The Zeri Foundation is planning a study event devoted to this new object of research. It will be an opportunity to compare the groundwork and breakthroughs of the pioneers with new and ongoing research. The call for papers would welcome treatment of topics such as (among others):

  • The catalogue as a conceptual model, a tool of work/trade/communication, with special regard to forms and styles of layout, the presence and role of text and also the range of photographic objects on offer.
  • The catalogue as a cultural map: geographical areas covered; inclusion/exclusion criteria and how these changed in time.
  • Catalogues and their sources, including art and tour-guide literature, with special reference to tie-ups between art history criticism and ways of featuring artworks (details, angles, sequences, etc.).
  • Catalogues and the public: travellers, artists and architects, scholars and institutions various.
  • The relationship between documenting a historical or contemporary heritage and the brief from those commissioning: architects, artists, art and architecture historians, institutions. 
  • Catalogue vs repertory: the relation between archive and catalogue, between the selection displayed in the catalogue and the photographer’s whole output; or again, reconstruction of the repertory of a photographic studio in parallel with, or in the absence of, printed catalogues.
  • Catalogues and other printed matter from photographers and photographic studios.
  • The catalogue as a vexed source: philological and historiographic problems posed by the habit of renumbering and tacitly replacing shots, often due to technological innovations in light sensitive materials, and how this ties up with styles of artwork ‘documentation’.

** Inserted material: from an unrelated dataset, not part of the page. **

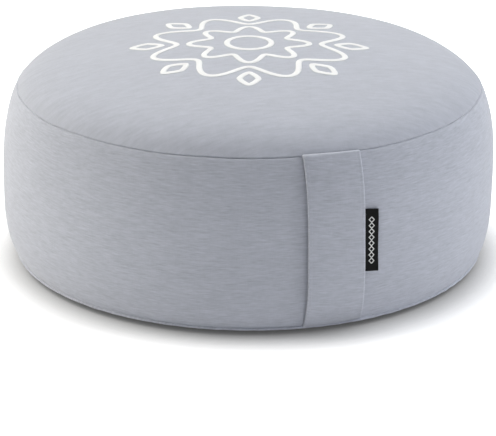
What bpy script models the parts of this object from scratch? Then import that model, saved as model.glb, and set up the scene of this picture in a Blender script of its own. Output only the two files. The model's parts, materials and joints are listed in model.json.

Rules for participating Participants will be expected to speak for 20-25 minutes, in Italian or English. 
Applications should be sent in by Thursday 8 March 2018 to: fondazionezeri.info@unibo.it. 
Applicants should include:

  • a max-500 word abstract of their proposed paper in Word format, either in Italian or in English
  • a short CV complete with list of main publications, institution belonged to (if any) and e-mail address.

Authors will be notified of the paper selection outcome by 6 April 2018.

The proceedings of the study days are scheduled for publication. 

The Federico Zeri Foundation will cover the speakers’ accommodation expenses at Bologna.